Персиковый сад (Гофман) - страница 56

– Григорий-безногий помер, – кашляя, сказал Михалыч и заглянул Лешке в лицо.

– Иди ты!

– Вот те крест! – Нищий попытался перекреститься, но у него ничего не получилось, и он стал шумно дышать на толстые, поросшие черными волосами пальцы.

– Когда?

– Ночью, значит. Мы вчера, это, хорошо заработали у собора, праздник был. Выпили, конечно, изрядно, ну и…

– Погоди. Помолчи пока.

Лешка встал, подошел к окну. На улице светило солнце, над голыми деревьями кружили грачи. В груди у Лешки заныло. Григорий был его другом. Ногу он потерял в Афганистане, на войне, а жену здесь, после войны, – ушла она от инвалида в поисках лучшей доли. И плюнувший на все Григорий собирал милостыню у кафедрального собора, которую в тот же день и пропивал, уверяя приятелей, что скоро начнет откладывать из подаяния на лучшую жизнь. Лучшая жизнь тем временем проносилась мимо; Лешка и Григорий видели ее, летящую в «мерсах» и «вольвах» по широким проспектам к шикарным ресторанам. У лучшей жизни были откормленная розовая ряшка и золотая, в палец, цепь на складчатой шее, бумажник величиной с портфель и веселые длинноногие подружки, густо раскрашенные, и не для того, чтобы спрятать фингал.

Григорий, напившись к вечеру всякой дряни, плакал, вспоминая войну, ругал власть и «новых русских», призывал собутыльников к революции и хватался за костыль, если кто-нибудь был против. На лацкане мятого пиджака он носил пластмассовую октябрятскую звездочку, никому не позволял касаться ее руками и гордо называл своим «орденом Красной Звезды». Короче говоря, мужик он был хороший – кореш, одним словом, хотя воровским делом, в отличие от Кармана, никогда не промышлял. Среди нищих и всей привокзальной блатоты пользовался уважением.

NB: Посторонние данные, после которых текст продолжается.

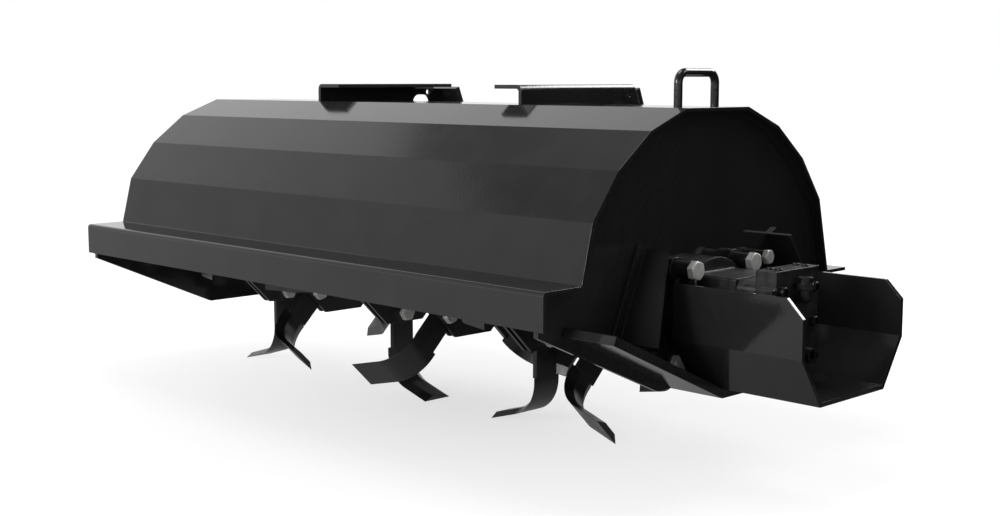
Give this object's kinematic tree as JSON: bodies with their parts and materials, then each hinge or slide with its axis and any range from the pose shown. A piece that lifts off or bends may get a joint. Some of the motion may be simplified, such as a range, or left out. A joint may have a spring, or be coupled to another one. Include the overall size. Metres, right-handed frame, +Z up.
{
  "type": "hydraulic tiller attachment",
  "caption": "Hooded rotary tiller for a compact loader, with a tine rotor driven by a hydraulic motor in an open guard.",
  "frame": {"origin": "on the ground, at the middle of the machine's footprint", "axes": "+X along the rotor towards the motor, +Y towards the loader behind, +Z up"},
  "size_m": [1.411, 0.6771, 0.5469],
  "materials": {
    "painted": "satin black powder coat",
    "tine_steel": "satin black",
    "zinc": "zinc plated",
    "cast": "black painted casting"
  },
  "bodies": {
    "frame": {"hood": "painted", "end_plate_left": "painted", "end_plate_right": "painted", "shoe_left": "painted", "shoe_right": "painted", "brace_front": "painted", "brace_rear": "painted", "motor_guard": "painted", "bearing": "cast", "motor_flange": "cast", "sleeves": "cast", "motor_bolts": "zinc", "motor_front": "cast", "motor_ring": "cast", "motor_cover": "cast", "fittings": "zinc", "bracket_left": "painted", "bracket_right": "painted", "coupler_left": "painted", "coupler_right": "painted", "cross_bar": "painted", "hose_hoop": "painted"},
    "rotor": {"rotor_tube": "tine_steel", "stub_left": "tine_steel", "stub_right": "tine_steel", "flange_1": "tine_steel", "flange_2": "tine_steel", "flange_3": "tine_steel", "flange_4": "tine_steel", "flange_5": "tine_steel", "flange_6": "tine_steel", "tines_1": "tine_steel", "tines_2": "tine_steel", "tines_3": "tine_steel", "tines_4": "tine_steel", "tines_5": "tine_steel", "tines_6": "tine_steel", "tine_bolts": "zinc"}
  },
  "joints": [
    {"name": "rotor_spin", "type": "hinge", "parent": "frame", "child": "rotor", "pos_m": [-0.0735, -0.01461, 0.21594], "axis": [1, 0, 0], "continuous": true}
  ]
}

– Так от чего, говоришь, умер-то? – спросил Лешка, давясь сигаретным дымом.

– Ага, – оживился Михалыч, – вот слушай: мы вчера взяли еще домой пару бутылок, а с нами Наташка-рыжая…

– Опился, что ли? – перебил Карман.

– По всей видимости, Леша, опился. Я так думаю. Сердце остановилось. Когда мы свалили, он прикемарил малость. А ночью, сам знаешь, ему бы дозу принять, да кто принесет? Один жил, бедолага… Какое ж сердце выдержит такие нагрузки? Блаженны чистые сердцем, как говорится… Так что преставился…

– «Сердце остановилось», – передразнил Лешка. – Тоже мне, врач «скорой помощи» нашелся!

– Так у собора наши говорят. Дескать…

Лешка взял со стула куртку:

– Пойдем.

От дома, где жил Карман, до Григория пять минут ходу – мимо собора, а там в переулок, второй дом направо, под тополем, – вот и пришли. Михалыч брел сзади, что-то бормоча себе под нос. Лешка его не слушал. Обходя огромные апрельские лужи, он думал о своем друге. Мысли были тяжелые, как бревна на лесоповале в Заветлужье, где он сидел последний раз. Они лезли в голову, глухо ворочались там, давили на мозги. Вот был человек, воевал, по госпиталям валялся, терпел все, что Бог посылал… Ну, может, не всегда терпел-то, а кто стерпит, скажите на милость? Выпивал, конечно. Иногда лишнего. А покажите, кто не выпивает? Власти ругал? Так кто их не ругает нынче? Он, пожалуй, имел на это право и все основания. Да-а… Мечтал скопить деньжонок, уехать в другой город, начать новую жизнь, а тут на тебе – бац, и в ящик! Такие дела: думаешь завязать, а к тебе с понятыми.